Attempts to communicate in an honest and sincere manner with a narcissistic inevitably will break down or shut down. There is, I believe, an exact point where the communication break/shut down will always occur. It may occur any time before this point, but if it hasn't already occurred, it will at this specific point. This is because what narcissists are literally incapable of what is required at that point to continue honest, open, and sincere dialogue. The cunning may feign possessing it in an attempt to control and manipulate, and some may be indeed be deceived, but it is no longer honest communication, ergo, even when the illusion of real communication is present, the reality of the matter is that communication has broken or shut down.

What is this magic breaking point, you ask? It is the exact moment you ask them to consider a perspective different from their own. This is literally an impossible task for them, just like it is for small children. The comparisons of narcissists to young children that many make are not exaggerations. Both narcissists and small children are egocentric. As such, they cannot possess empathy or take different perspectives. Children in theory grow out of this and learn empathy and understanding. I don't know if narcissists simply carry their egocentricity of childhood with them into adulthood, or develop it later, or if something else entirely causes it, but the egocentric adult is clearly lacking in the empathy and understanding department.

What does it mean to take another person's perspective, though? It's not to literally look through their eyes, and besides, most people can at least understand that they'll see different things if they are standing on different sides of a table. It is the ability to appreciate or respect the subjective experience of another person, even if it is different from your own subjective experience. I say "subjective" experience, because by default all experiences you have are filtered through your genetics, your past experiences, your mind set when experiencing something, and so on. Take taste for example. Some people love the taste of cilantro, some people absolutely hate it. Neither of them are wrong, it's simply subjective.
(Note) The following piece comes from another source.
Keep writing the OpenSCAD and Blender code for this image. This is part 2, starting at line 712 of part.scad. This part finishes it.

To the narcissist though, only their experience is right and it is the only experience that is real. It is the only experience anyone can have in their world. All others are false. All other experiences by other people are lies, delusions, misremembered, or are otherwise invalid. When you ask your narcissist parent to listen to your perspective, and how you felt unloved and terrified as a child, they cannot even concede that you might have had a different experience than they did. You are wrong and are not entitled to any thoughts or feelings based on such false experiences. Any thoughts or feelings that come from those false experiences are also false! And so all meaningful communication breaks down when you ask the narcissist even imagine what it's like to walk in your shoes. They can't, the only shoes that exist in their world are their own. They are completely incapable of doing what is necessary to continue healthy dialogue.
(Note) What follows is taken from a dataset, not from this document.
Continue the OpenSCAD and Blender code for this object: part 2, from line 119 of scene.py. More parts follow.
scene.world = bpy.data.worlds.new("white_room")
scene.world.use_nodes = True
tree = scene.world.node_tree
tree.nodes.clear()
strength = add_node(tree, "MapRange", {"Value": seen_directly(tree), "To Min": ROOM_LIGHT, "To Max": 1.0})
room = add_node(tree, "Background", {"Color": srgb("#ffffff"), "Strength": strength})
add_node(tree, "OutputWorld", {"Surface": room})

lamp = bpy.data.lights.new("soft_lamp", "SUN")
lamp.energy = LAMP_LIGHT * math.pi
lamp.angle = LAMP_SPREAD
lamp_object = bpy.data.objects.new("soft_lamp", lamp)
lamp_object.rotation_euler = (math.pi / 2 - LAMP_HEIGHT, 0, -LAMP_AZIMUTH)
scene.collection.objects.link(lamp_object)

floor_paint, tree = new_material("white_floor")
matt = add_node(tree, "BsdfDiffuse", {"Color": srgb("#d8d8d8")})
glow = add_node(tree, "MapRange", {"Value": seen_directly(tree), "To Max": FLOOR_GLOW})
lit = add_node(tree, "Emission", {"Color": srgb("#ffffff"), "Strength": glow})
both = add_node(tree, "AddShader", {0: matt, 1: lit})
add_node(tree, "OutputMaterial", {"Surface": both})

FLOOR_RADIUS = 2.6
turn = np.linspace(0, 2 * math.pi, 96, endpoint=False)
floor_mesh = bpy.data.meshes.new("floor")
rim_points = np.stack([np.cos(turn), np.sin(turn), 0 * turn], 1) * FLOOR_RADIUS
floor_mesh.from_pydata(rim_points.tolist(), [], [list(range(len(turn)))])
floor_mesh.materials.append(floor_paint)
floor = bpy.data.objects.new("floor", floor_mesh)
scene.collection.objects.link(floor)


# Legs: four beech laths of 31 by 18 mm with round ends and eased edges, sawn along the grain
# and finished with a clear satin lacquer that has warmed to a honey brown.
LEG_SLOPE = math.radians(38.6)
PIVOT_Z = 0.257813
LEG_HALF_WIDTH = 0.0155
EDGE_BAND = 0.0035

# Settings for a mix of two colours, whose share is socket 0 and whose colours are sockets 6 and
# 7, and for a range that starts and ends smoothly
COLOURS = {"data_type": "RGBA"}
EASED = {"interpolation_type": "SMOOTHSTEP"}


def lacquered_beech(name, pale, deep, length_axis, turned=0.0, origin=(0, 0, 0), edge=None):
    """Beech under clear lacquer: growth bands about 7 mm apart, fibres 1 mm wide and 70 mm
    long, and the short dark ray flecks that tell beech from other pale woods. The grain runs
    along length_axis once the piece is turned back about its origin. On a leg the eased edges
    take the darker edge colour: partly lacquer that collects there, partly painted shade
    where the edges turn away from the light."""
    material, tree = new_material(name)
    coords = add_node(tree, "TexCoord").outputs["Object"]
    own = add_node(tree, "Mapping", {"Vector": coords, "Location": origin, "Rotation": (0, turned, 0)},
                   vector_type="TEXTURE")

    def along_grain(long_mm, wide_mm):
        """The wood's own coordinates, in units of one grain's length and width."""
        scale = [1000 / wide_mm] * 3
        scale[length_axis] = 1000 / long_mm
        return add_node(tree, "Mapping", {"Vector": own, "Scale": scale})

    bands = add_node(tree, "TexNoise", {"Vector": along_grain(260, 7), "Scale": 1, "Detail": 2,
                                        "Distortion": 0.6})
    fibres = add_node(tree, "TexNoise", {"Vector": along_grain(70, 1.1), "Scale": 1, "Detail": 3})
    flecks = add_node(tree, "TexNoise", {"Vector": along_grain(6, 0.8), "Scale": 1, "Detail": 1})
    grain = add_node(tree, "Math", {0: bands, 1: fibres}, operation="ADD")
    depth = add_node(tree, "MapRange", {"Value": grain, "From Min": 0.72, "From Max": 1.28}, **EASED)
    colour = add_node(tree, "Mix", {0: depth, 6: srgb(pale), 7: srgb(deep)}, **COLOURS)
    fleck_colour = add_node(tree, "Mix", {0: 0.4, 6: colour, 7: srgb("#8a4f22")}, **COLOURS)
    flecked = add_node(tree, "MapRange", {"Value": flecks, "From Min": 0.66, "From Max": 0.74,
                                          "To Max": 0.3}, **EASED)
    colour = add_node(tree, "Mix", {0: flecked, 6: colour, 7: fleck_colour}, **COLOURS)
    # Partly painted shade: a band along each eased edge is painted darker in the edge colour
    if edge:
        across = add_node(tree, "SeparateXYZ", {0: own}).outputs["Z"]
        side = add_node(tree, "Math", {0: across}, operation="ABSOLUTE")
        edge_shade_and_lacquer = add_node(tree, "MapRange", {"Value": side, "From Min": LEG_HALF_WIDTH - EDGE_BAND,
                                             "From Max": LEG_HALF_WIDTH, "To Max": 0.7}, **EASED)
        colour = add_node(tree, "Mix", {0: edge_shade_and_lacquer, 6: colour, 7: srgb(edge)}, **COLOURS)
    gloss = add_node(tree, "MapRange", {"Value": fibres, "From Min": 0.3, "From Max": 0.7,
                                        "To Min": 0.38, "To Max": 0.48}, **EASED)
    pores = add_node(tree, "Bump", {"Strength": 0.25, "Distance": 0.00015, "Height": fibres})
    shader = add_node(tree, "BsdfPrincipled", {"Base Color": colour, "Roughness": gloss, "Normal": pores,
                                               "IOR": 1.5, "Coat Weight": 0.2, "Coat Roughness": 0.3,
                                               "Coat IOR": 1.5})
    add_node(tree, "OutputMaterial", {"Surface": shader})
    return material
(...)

I do not doubt that my mother experienced herself as a very loving and devoted parent, that she experienced herself as loving and caring. She felt herself giving me love, and probably still does. And that's her experience, she's entitled to it and I won't deny it. But it isn't mine, and it isn't what I lived with and continue to live with. I carry it with me every day. I did not experience her as loving and caring, but often as terrifying. I will not say she didn't love me (invalidating her experience), but that I did not feel loved (my personal experience). However, I can accept that her experience wasn't mine, and when I confronted her I didn't even ask for apologies, only that she accept my experience was different, and that just because it wasn't the same as hers didn't mean it and everything that went with it was wrong.

She couldn't even lie, couldn't even pretend to acknowledge me and my experiences. Being right, being able to play the victim, the persecuted martyr, was too important to her, I guess. Although in all fairness I myself struggle with a narcissistic need to be right (probably because for so much of my life I was told I was wrong, wrong, wrong that I desperately want to be right). Though it's a flaw I'm aware of now and am working on, unlike my NM.